-- Prompt --
Take the data below and repeat it exactly.

-- Dataset excerpt --
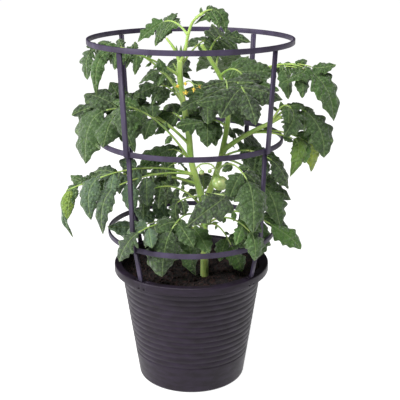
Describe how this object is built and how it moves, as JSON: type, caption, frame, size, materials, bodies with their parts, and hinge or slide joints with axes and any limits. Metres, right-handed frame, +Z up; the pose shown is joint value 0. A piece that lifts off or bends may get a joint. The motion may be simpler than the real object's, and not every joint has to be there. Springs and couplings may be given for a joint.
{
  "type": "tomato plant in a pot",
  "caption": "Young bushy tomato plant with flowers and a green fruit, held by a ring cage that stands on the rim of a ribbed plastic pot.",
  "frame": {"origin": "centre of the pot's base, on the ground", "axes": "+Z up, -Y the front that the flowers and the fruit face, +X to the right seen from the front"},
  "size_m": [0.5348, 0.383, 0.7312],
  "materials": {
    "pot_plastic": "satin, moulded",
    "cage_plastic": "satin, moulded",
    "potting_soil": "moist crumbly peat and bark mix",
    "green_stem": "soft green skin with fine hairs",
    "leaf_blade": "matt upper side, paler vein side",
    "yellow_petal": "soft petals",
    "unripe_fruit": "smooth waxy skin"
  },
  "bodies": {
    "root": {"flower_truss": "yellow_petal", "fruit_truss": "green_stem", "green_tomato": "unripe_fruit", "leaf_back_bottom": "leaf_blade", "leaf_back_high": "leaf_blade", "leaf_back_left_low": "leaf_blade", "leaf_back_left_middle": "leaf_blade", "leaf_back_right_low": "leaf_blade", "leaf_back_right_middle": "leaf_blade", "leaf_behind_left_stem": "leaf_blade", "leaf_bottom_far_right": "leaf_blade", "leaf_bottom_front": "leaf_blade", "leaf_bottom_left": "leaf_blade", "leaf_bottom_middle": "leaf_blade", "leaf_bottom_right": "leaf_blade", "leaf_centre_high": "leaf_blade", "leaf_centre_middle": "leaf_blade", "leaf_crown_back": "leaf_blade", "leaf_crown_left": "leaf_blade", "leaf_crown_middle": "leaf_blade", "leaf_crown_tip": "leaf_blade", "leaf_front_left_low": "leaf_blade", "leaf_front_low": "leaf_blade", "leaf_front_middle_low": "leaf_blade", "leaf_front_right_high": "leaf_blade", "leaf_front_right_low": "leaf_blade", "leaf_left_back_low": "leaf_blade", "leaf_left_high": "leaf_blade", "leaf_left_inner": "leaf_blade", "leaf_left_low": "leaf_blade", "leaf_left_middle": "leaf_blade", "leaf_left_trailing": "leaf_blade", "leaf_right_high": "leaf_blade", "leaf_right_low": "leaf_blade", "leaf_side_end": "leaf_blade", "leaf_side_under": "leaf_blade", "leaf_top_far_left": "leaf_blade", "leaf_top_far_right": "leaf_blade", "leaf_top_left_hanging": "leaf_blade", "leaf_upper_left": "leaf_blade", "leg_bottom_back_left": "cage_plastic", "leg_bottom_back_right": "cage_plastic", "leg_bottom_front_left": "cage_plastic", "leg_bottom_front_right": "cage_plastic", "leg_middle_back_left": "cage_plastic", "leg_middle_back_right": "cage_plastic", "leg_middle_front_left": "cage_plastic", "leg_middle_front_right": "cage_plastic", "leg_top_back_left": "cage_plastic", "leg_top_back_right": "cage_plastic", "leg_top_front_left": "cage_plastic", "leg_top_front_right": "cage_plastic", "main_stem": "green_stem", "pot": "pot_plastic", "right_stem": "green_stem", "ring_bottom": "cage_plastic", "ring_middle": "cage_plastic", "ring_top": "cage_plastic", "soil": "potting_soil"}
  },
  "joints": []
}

-- Exercise answer --
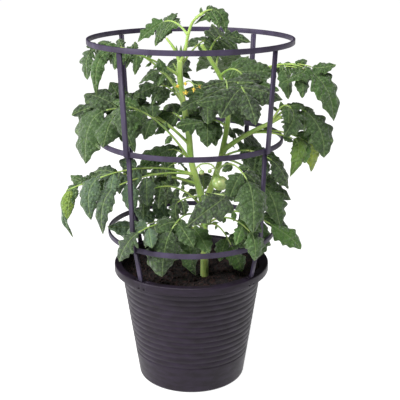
Describe how this object is built and how it moves, as JSON: type, caption, frame, size, materials, bodies with their parts, and hinge or slide joints with axes and any limits. Metres, right-handed frame, +Z up; the pose shown is joint value 0. A piece that lifts off or bends may get a joint. The motion may be simpler than the real object's, and not every joint has to be there. Springs and couplings may be given for a joint.
{
  "type": "tomato plant in a pot",
  "caption": "Young bushy tomato plant with flowers and a green fruit, held by a ring cage that stands on the rim of a ribbed plastic pot.",
  "frame": {"origin": "centre of the pot's base, on the ground", "axes": "+Z up, -Y the front that the flowers and the fruit face, +X to the right seen from the front"},
  "size_m": [0.5348, 0.383, 0.7312],
  "materials": {
    "pot_plastic": "satin, moulded",
    "cage_plastic": "satin, moulded",
    "potting_soil": "moist crumbly peat and bark mix",
    "green_stem": "soft green skin with fine hairs",
    "leaf_blade": "matt upper side, paler vein side",
    "yellow_petal": "soft petals",
    "unripe_fruit": "smooth waxy skin"
  },
  "bodies": {
    "root": {"flower_truss": "yellow_petal", "fruit_truss": "green_stem", "green_tomato": "unripe_fruit", "leaf_back_bottom": "leaf_blade", "leaf_back_high": "leaf_blade", "leaf_back_left_low": "leaf_blade", "leaf_back_left_middle": "leaf_blade", "leaf_back_right_low": "leaf_blade", "leaf_back_right_middle": "leaf_blade", "leaf_behind_left_stem": "leaf_blade", "leaf_bottom_far_right": "leaf_blade", "leaf_bottom_front": "leaf_blade", "leaf_bottom_left": "leaf_blade", "leaf_bottom_middle": "leaf_blade", "leaf_bottom_right": "leaf_blade", "leaf_centre_high": "leaf_blade", "leaf_centre_middle": "leaf_blade", "leaf_crown_back": "leaf_blade", "leaf_crown_left": "leaf_blade", "leaf_crown_middle": "leaf_blade", "leaf_crown_tip": "leaf_blade", "leaf_front_left_low": "leaf_blade", "leaf_front_low": "leaf_blade", "leaf_front_middle_low": "leaf_blade", "leaf_front_right_high": "leaf_blade", "leaf_front_right_low": "leaf_blade", "leaf_left_back_low": "leaf_blade", "leaf_left_high": "leaf_blade", "leaf_left_inner": "leaf_blade", "leaf_left_low": "leaf_blade", "leaf_left_middle": "leaf_blade", "leaf_left_trailing": "leaf_blade", "leaf_right_high": "leaf_blade", "leaf_right_low": "leaf_blade", "leaf_side_end": "leaf_blade", "leaf_side_under": "leaf_blade", "leaf_top_far_left": "leaf_blade", "leaf_top_far_right": "leaf_blade", "leaf_top_left_hanging": "leaf_blade", "leaf_upper_left": "leaf_blade", "leg_bottom_back_left": "cage_plastic", "leg_bottom_back_right": "cage_plastic", "leg_bottom_front_left": "cage_plastic", "leg_bottom_front_right": "cage_plastic", "leg_middle_back_left": "cage_plastic", "leg_middle_back_right": "cage_plastic", "leg_middle_front_left": "cage_plastic", "leg_middle_front_right": "cage_plastic", "leg_top_back_left": "cage_plastic", "leg_top_back_right": "cage_plastic", "leg_top_front_left": "cage_plastic", "leg_top_front_right": "cage_plastic", "main_stem": "green_stem", "pot": "pot_plastic", "right_stem": "green_stem", "ring_bottom": "cage_plastic", "ring_middle": "cage_plastic", "ring_top": "cage_plastic", "soil": "potting_soil"}
  },
  "joints": []
}